Kansas City è l'omaggio di un regista alla propria città (che lo ha visto nascere nel 1925), ma anche, e soprattutto, un doveroso ossequio al Jazz: un film che a tutta prima sembra di una caoticità imbarazzante ma che, ad una più attenta analisi, si dimostra uno stupendo supporto che fa da invidiabile contrappunto all'incessante musica che lo schermo emana.
Altman costruisce il proprio film come una pervasiva "jam-session" dove il "plot" principale viene continuamente ed armonicamente interrotto per far via via posto a flashback narrativamente ambigui (inserti soggettivi di Jennifer Jason Leigh, istanza narrante che mostra in focalizzazione zero, o la vacua Miranda Richardson che immagina ciò che le viene raccontato?), ad assoli mostruosamente eseguiti e a situazioni drammaticamente chiarificanti (Johnny O'Hara, marito di Blondie-Jason Leigh, nelle mani del gangster Harry Belafonte). Il parallelo con la struttura della musica jazz è fin troppo evidente e assolutamente non casuale: una partitura (il film) con una determinata linea melodica (il plot) si spezza regolarmente per lasciare spazio all'improvvisazione (flashback e i vari montaggi alternati).
Ogni cambiamento di tempo o di luogo è sempre motivato e reso fluido da elementi di continuità sia all'interno delle inquadrature sia da rimandi verbali, giustificando così il radicale mutamento di prospettiva; senza contare la compattezza dovuta al sapiente uso della splendida colonna sonora: i jazzisti dello Hey Hey Club suonano in continuazione e il suono dei loro strumenti, dapprima in campo, poi fuori di esso, infine "over", come a caratterizzare un'atmosfera già resa crepuscolare e pastosa dai sapidi toni di un'ottima fotografia, tiene unita la narrazione, contribuendo a motivare l'impressione di un blocco unico che si dipana e s'inarca soltanto per rafforzare e chiarire ciò che Altman racconta attraverso le immagini. Ma se è sentito l'omaggio del regista ad una trascorsa "età dell'oro" per il jazz a Kansas City, dove musicisti come Lester Young, Coleman Hawkins, Count Basie, suonavano senza stancarsi tutta la notte, non meno importante e decisivo, anche se molto meno evidente, è l'omaggio al cinema stesso, non solo inteso istituzionalmente ma anche meccanicamente, come modalità dell'immagine che prima "si fa" e poi "si mostra".
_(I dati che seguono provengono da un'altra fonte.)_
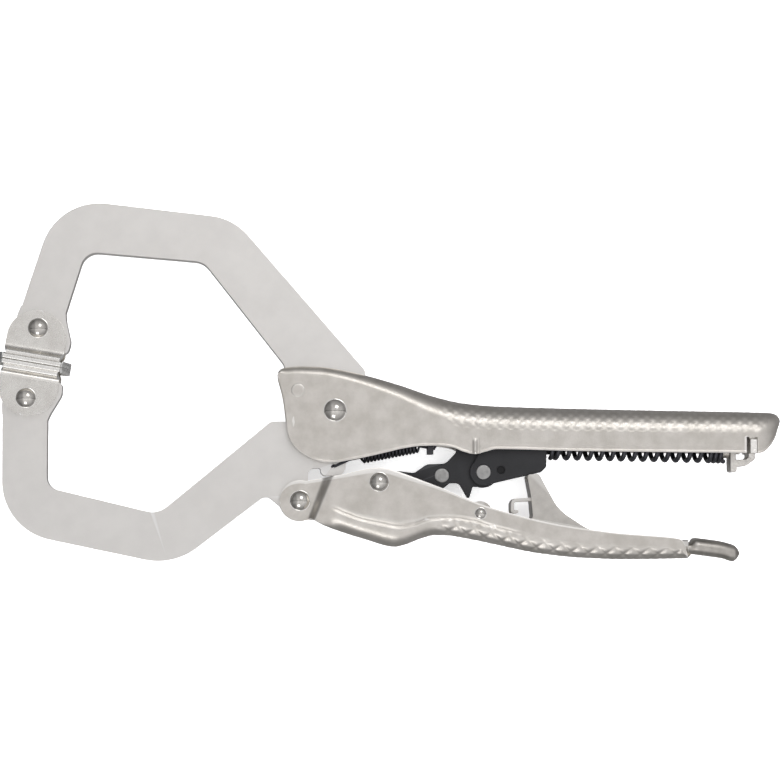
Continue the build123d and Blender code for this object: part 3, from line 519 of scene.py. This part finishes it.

Il soprannome della Leigh è Blondie per una sorta di affinità con il suo idolo Jean Harlow (anch'essa nata a Kansas City); il film che Blondie si reca a vedere nella sala cinematografica è Hold Your Man che, ironicamente, è proprio quello che tenterà di fare nel finale - "tenere" il suo uomo per evitare che si accasci a terra privo di vita; la numerosa presenza di specchi che rimanda a quella concezione metacinematografica del quadro nel quadro, simbolo dell'immagine che si forma e rivela... Pare proprio che Altman, nonostante il suo proverbiale cinico distacco, in Kansas City abbia messo tutto quello che ama. Facendolo amare.